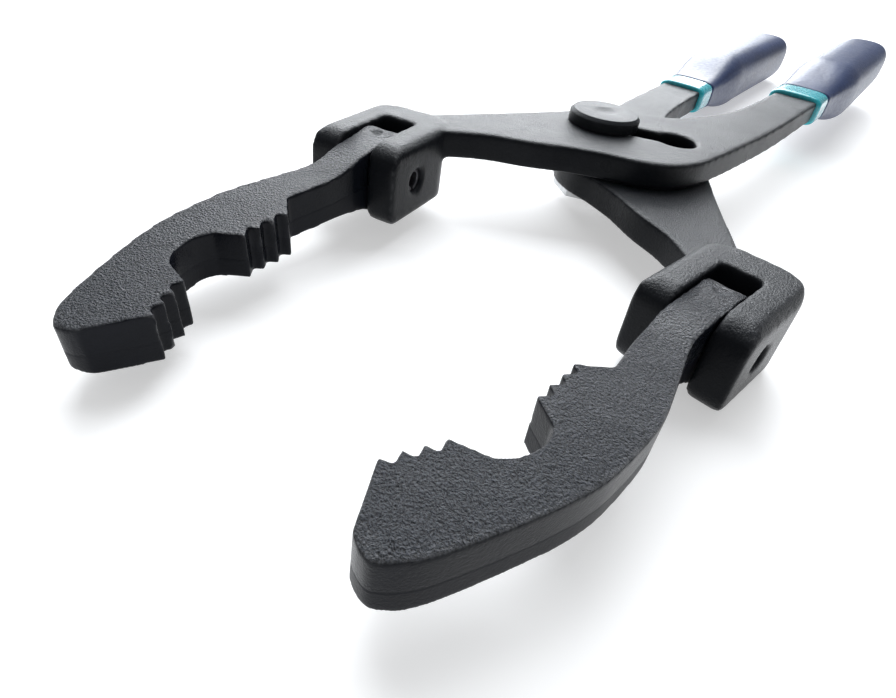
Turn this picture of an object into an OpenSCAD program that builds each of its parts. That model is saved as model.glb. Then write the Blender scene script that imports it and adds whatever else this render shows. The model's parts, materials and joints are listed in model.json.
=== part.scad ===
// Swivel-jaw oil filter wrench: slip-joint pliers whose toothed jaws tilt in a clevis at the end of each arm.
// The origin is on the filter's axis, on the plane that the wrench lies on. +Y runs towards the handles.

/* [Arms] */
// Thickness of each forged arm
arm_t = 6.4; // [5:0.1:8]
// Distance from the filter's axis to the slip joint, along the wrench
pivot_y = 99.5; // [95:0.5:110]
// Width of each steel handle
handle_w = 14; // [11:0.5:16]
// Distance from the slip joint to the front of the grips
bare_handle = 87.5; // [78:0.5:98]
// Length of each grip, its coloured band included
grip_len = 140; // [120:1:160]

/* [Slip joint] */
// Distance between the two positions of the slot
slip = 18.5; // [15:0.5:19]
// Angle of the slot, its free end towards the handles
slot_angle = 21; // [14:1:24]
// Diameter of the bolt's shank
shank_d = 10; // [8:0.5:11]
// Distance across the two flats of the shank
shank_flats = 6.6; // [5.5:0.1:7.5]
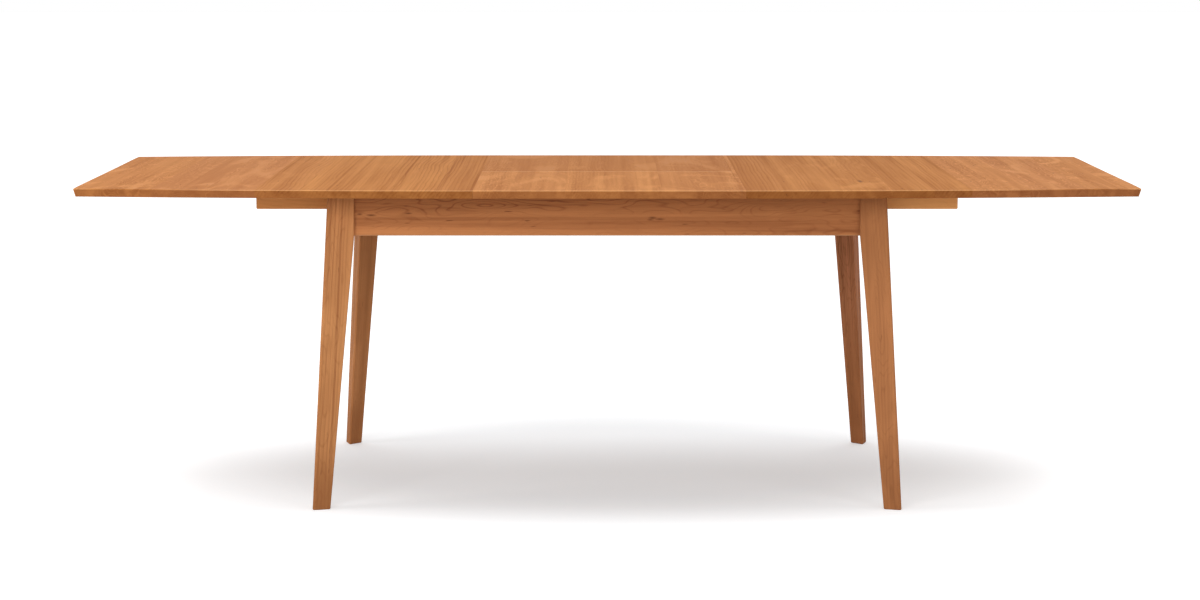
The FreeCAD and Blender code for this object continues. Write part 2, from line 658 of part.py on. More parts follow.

EXERCISE GOAL:
Which lines contain "this"? Copy each of them.

CORRECT RESPONSE:
Turn this picture of an object into an OpenSCAD program that builds each of its parts. That model is saved as model.glb. Then write the Blender scene script that imports it and adds whatever else this render shows. The model's parts, materials and joints are listed in model.json.
The FreeCAD and Blender code for this object continues. Write part 2, from line 658 of part.py on. More parts follow.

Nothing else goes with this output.